YOUR TASK —
All material below is to be reproduced exactly.

DATA SHOWN —

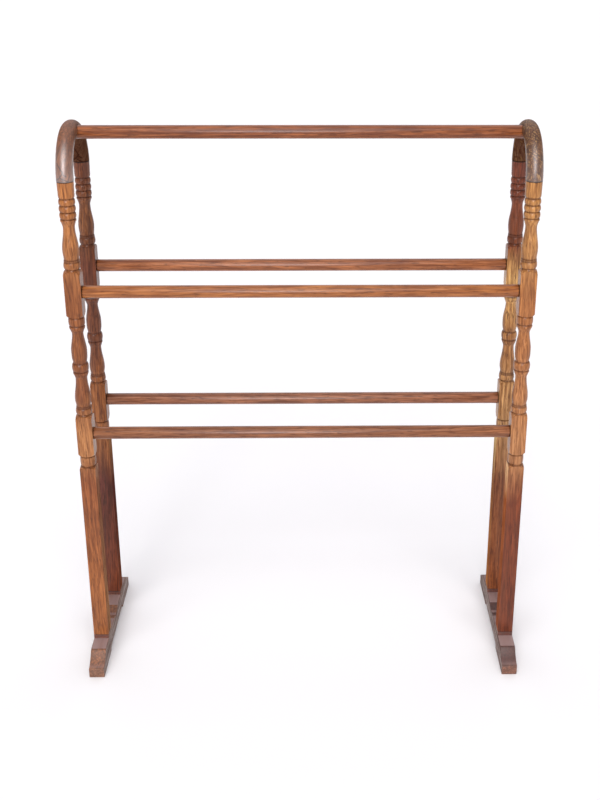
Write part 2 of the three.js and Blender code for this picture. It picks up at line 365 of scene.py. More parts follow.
def wood(name, look, base=None, seams=()):
    # look: grain axis, pith line and its tilt in degrees, dark tone, and how much of it each mark takes.
    # It may add flecks, cracks as (start, end) lines, and gloss as the heights where it starts to wear off.
    # base: (axis, low, high, stops) for a tone that changes along the piece, or None for look["tone"].
    # seams: (axis, place, reach) planes where a dark glue line shows.
    s = woodSet
    bench = NodeBench(name)
    coords = bench.add("ShaderNodeTexCoord").outputs["Object"]
    place = bench.add("ShaderNodeSeparateXYZ", {"Vector": coords}).outputs
    tilt = Euler([math.radians(a) for a in look.get("tilt", (0, 0, 0))])
    spin = tilt.to_matrix() @ Euler(grainTurns[look["grain"]]).to_matrix()
    along = bench.add("ShaderNodeMapping", {
        "Vector": coords, "Location": -(spin @ Vector(look["pith"])),
        "Rotation": spin.to_euler()}).outputs["Vector"]

    def grainNoise(space, scale, stretch, detail, roughness):
        return bench.noise(bench.vector("MULTIPLY", space, (1, 1, stretch)), scale, detail, roughness)

    slow = bench.vector("MULTIPLY", along, (1, 1, s["wanderStretch"]))
    drift = bench.add("ShaderNodeTexNoise", {"Vector": slow, "Scale": s["wanderScale"], "Detail": 2.0})
    drift = bench.vector("SUBTRACT", drift.outputs["Color"], (0.5, 0.5, 0.5))
    wander = bench.vector("SCALE", drift, s["wander"])
    bent = bench.vector("ADD", along, wander)
    reach = bench.length(bench.vector("MULTIPLY", bent, (1, 1, 0)))
    turns = bench.math("DIVIDE", reach, look.get("ringGap", 1) * s["ringGap"])
    rings = bench.ramp(bench.math("FRACT", turns), s["ringStops"])
    fibres = grainNoise(bent, *s["fibres"])
    bands = grainNoise(bent, *s["bands"])
    dashes = grainNoise(along, *s["dashes"])
    streaks = bench.span(grainNoise(bent, *s["streaks"]), *s["streakSpan"])
    pores = bench.span(dashes, *s["poreSpan"])
    patches = bench.noise(slow, *s["patches"])

    ground = look.get("tone")
    if base:
        axis, low, high, stops = base
        height = bench.add("ShaderNodeMapRange", {
            "Value": place["XYZ".index(axis)], "From Min": low, "From Max": high}).outputs["Result"]
        wobble = bench.math("MULTIPLY_ADD", patches, s["stopWobble"], -0.5 * s["stopWobble"])
        ground = bench.ramp(bench.math("ADD", height, wobble), stops)

    bandTone = bench.ramp(bench.span(bands, 0.3, 0.7), s["bandStops"])
    fibreTone = bench.ramp(bench.span(fibres, 0.3, 0.7), s["fibreStops"])
    banded = bench.mix(1.0, ground, bandTone, "MULTIPLY")
    color = bench.mix(look.get("bands", 1.0), ground, banded)
    color = bench.mix(1.0, color, fibreTone, "MULTIPLY")
    blotches = bench.span(patches, *s["patchSpan"])
    overlays = [
        (rings, look["rings"], look["dark"]),
        (streaks, look["streaks"], look["dark"]),
        (blotches, look.get("patches", 0.25), look["dark"]),
        (pores, look["pores"], s["poreTone"]),
    ]
    if "flecks" in look:
        overlays.append((bench.span(dashes, *s["fleckSpan"], 1.0, 0.0), look["flecks"], s["fleckTone"]))

    # Grime with painted shade, read from the mesh
    grimeAndShade = bench.add("ShaderNodeAttribute", attribute_name="grimeAndShade").outputs["Fac"]
    overlays.append((grimeAndShade, s["grimeAndShadeAmount"], s["grimeAndShadeTone"]))

    lines = []
    for axis, at, width in seams:
        distance = bench.math("ABSOLUTE", seamDistance(bench, place, axis, at, bands))
        lines.append(bench.span(distance, s["seamCore"], width, 1.0, 0.0))
    if "cracks" in look:
        facing = bench.vector("MULTIPLY", bench.vector("ADD", coords, wander), (1, 0, 1))
        for start, end in look["cracks"]:
            away = bench.segmentDistance(facing, start, end)
            lines.append(bench.span(away, s["seamCore"], s["crackWidth"], 1.0, 0.0))
    if lines:
        soot = lines[0]
        for line in lines[1:]:
            soot = bench.math("MAXIMUM", soot, line)
        overlays.append((soot, s["sootAmount"], s["sootTone"]))

    # Painted sheen read from the mesh, thinned by the patches
    paintedSheen = bench.add("ShaderNodeAttribute", attribute_name="paintedSheen").outputs["Fac"]
    overlays.append((paintedSheen, bench.span(patches, *s["sheenSpan"], 0.6, 1.0), s["sheenTone"]))
    for mask, amount, overTone in overlays:
        color = bench.mix(bench.math("MULTIPLY", mask, amount, clamp=True), color, overTone)
    bench.feed(bench.shader.inputs["Base Color"], color)

    spread = s["roughnessSpread"]
    rough = bench.math("MULTIPLY_ADD", fibres, spread, look.get("roughness", s["roughness"]) - spread / 2)
    rough = bench.math("ADD", rough, bench.math("MULTIPLY", grimeAndShade, s["grimeAndShadeRoughness"]))
    bench.feed(bench.shader.inputs["Roughness"], rough)
    settings = {"Specular IOR Level": "specular", "Coat Weight": "coat",
                "Coat Roughness": "coatRoughness", "Coat IOR": "coatIndex"}
    for socket, key in settings.items():
        bench.shader.inputs[socket].default_value = look.get(key, s[key])
    if look.get("gloss"):
        worn = bench.span(place["Z"], *look["gloss"], 1.0, s["wornCoat"])
        bench.feed(bench.shader.inputs["Coat Weight"], worn)

    relief = bench.math("SUBTRACT", bench.math("MULTIPLY", fibres, s["fibreRelief"]), pores)
    relief = bench.math("SUBTRACT", relief, bench.math("MULTIPLY", rings, s["ringRelief"]))
    dent = bench.add("ShaderNodeBump", {
        "Strength": s["bumpStrength"], "Distance": s["bumpHeight"], "Height": relief}).outputs["Normal"]
    bench.feed(bench.shader.inputs["Normal"], dent)
    return bench.material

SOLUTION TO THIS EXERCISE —
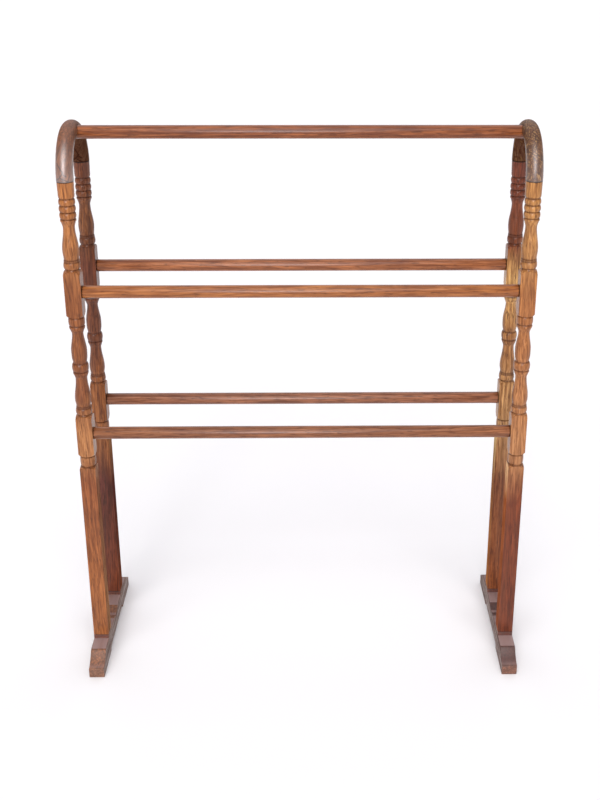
Write part 2 of the three.js and Blender code for this picture. It picks up at line 365 of scene.py. More parts follow.
def wood(name, look, base=None, seams=()):
    # look: grain axis, pith line and its tilt in degrees, dark tone, and how much of it each mark takes.
    # It may add flecks, cracks as (start, end) lines, and gloss as the heights where it starts to wear off.
    # base: (axis, low, high, stops) for a tone that changes along the piece, or None for look["tone"].
    # seams: (axis, place, reach) planes where a dark glue line shows.
    s = woodSet
    bench = NodeBench(name)
    coords = bench.add("ShaderNodeTexCoord").outputs["Object"]
    place = bench.add("ShaderNodeSeparateXYZ", {"Vector": coords}).outputs
    tilt = Euler([math.radians(a) for a in look.get("tilt", (0, 0, 0))])
    spin = tilt.to_matrix() @ Euler(grainTurns[look["grain"]]).to_matrix()
    along = bench.add("ShaderNodeMapping", {
        "Vector": coords, "Location": -(spin @ Vector(look["pith"])),
        "Rotation": spin.to_euler()}).outputs["Vector"]

    def grainNoise(space, scale, stretch, detail, roughness):
        return bench.noise(bench.vector("MULTIPLY", space, (1, 1, stretch)), scale, detail, roughness)

    slow = bench.vector("MULTIPLY", along, (1, 1, s["wanderStretch"]))
    drift = bench.add("ShaderNodeTexNoise", {"Vector": slow, "Scale": s["wanderScale"], "Detail": 2.0})
    drift = bench.vector("SUBTRACT", drift.outputs["Color"], (0.5, 0.5, 0.5))
    wander = bench.vector("SCALE", drift, s["wander"])
    bent = bench.vector("ADD", along, wander)
    reach = bench.length(bench.vector("MULTIPLY", bent, (1, 1, 0)))
    turns = bench.math("DIVIDE", reach, look.get("ringGap", 1) * s["ringGap"])
    rings = bench.ramp(bench.math("FRACT", turns), s["ringStops"])
    fibres = grainNoise(bent, *s["fibres"])
    bands = grainNoise(bent, *s["bands"])
    dashes = grainNoise(along, *s["dashes"])
    streaks = bench.span(grainNoise(bent, *s["streaks"]), *s["streakSpan"])
    pores = bench.span(dashes, *s["poreSpan"])
    patches = bench.noise(slow, *s["patches"])

    ground = look.get("tone")
    if base:
        axis, low, high, stops = base
        height = bench.add("ShaderNodeMapRange", {
            "Value": place["XYZ".index(axis)], "From Min": low, "From Max": high}).outputs["Result"]
        wobble = bench.math("MULTIPLY_ADD", patches, s["stopWobble"], -0.5 * s["stopWobble"])
        ground = bench.ramp(bench.math("ADD", height, wobble), stops)

    bandTone = bench.ramp(bench.span(bands, 0.3, 0.7), s["bandStops"])
    fibreTone = bench.ramp(bench.span(fibres, 0.3, 0.7), s["fibreStops"])
    banded = bench.mix(1.0, ground, bandTone, "MULTIPLY")
    color = bench.mix(look.get("bands", 1.0), ground, banded)
    color = bench.mix(1.0, color, fibreTone, "MULTIPLY")
    blotches = bench.span(patches, *s["patchSpan"])
    overlays = [
        (rings, look["rings"], look["dark"]),
        (streaks, look["streaks"], look["dark"]),
        (blotches, look.get("patches", 0.25), look["dark"]),
        (pores, look["pores"], s["poreTone"]),
    ]
    if "flecks" in look:
        overlays.append((bench.span(dashes, *s["fleckSpan"], 1.0, 0.0), look["flecks"], s["fleckTone"]))

    # Grime with painted shade, read from the mesh
    grimeAndShade = bench.add("ShaderNodeAttribute", attribute_name="grimeAndShade").outputs["Fac"]
    overlays.append((grimeAndShade, s["grimeAndShadeAmount"], s["grimeAndShadeTone"]))

    lines = []
    for axis, at, width in seams:
        distance = bench.math("ABSOLUTE", seamDistance(bench, place, axis, at, bands))
        lines.append(bench.span(distance, s["seamCore"], width, 1.0, 0.0))
    if "cracks" in look:
        facing = bench.vector("MULTIPLY", bench.vector("ADD", coords, wander), (1, 0, 1))
        for start, end in look["cracks"]:
            away = bench.segmentDistance(facing, start, end)
            lines.append(bench.span(away, s["seamCore"], s["crackWidth"], 1.0, 0.0))
    if lines:
        soot = lines[0]
        for line in lines[1:]:
            soot = bench.math("MAXIMUM", soot, line)
        overlays.append((soot, s["sootAmount"], s["sootTone"]))

    # Painted sheen read from the mesh, thinned by the patches
    paintedSheen = bench.add("ShaderNodeAttribute", attribute_name="paintedSheen").outputs["Fac"]
    overlays.append((paintedSheen, bench.span(patches, *s["sheenSpan"], 0.6, 1.0), s["sheenTone"]))
    for mask, amount, overTone in overlays:
        color = bench.mix(bench.math("MULTIPLY", mask, amount, clamp=True), color, overTone)
    bench.feed(bench.shader.inputs["Base Color"], color)

    spread = s["roughnessSpread"]
    rough = bench.math("MULTIPLY_ADD", fibres, spread, look.get("roughness", s["roughness"]) - spread / 2)
    rough = bench.math("ADD", rough, bench.math("MULTIPLY", grimeAndShade, s["grimeAndShadeRoughness"]))
    bench.feed(bench.shader.inputs["Roughness"], rough)
    settings = {"Specular IOR Level": "specular", "Coat Weight": "coat",
                "Coat Roughness": "coatRoughness", "Coat IOR": "coatIndex"}
    for socket, key in settings.items():
        bench.shader.inputs[socket].default_value = look.get(key, s[key])
    if look.get("gloss"):
        worn = bench.span(place["Z"], *look["gloss"], 1.0, s["wornCoat"])
        bench.feed(bench.shader.inputs["Coat Weight"], worn)

    relief = bench.math("SUBTRACT", bench.math("MULTIPLY", fibres, s["fibreRelief"]), pores)
    relief = bench.math("SUBTRACT", relief, bench.math("MULTIPLY", rings, s["ringRelief"]))
    dent = bench.add("ShaderNodeBump", {
        "Strength": s["bumpStrength"], "Distance": s["bumpHeight"], "Height": relief}).outputs["Normal"]
    bench.feed(bench.shader.inputs["Normal"], dent)
    return bench.material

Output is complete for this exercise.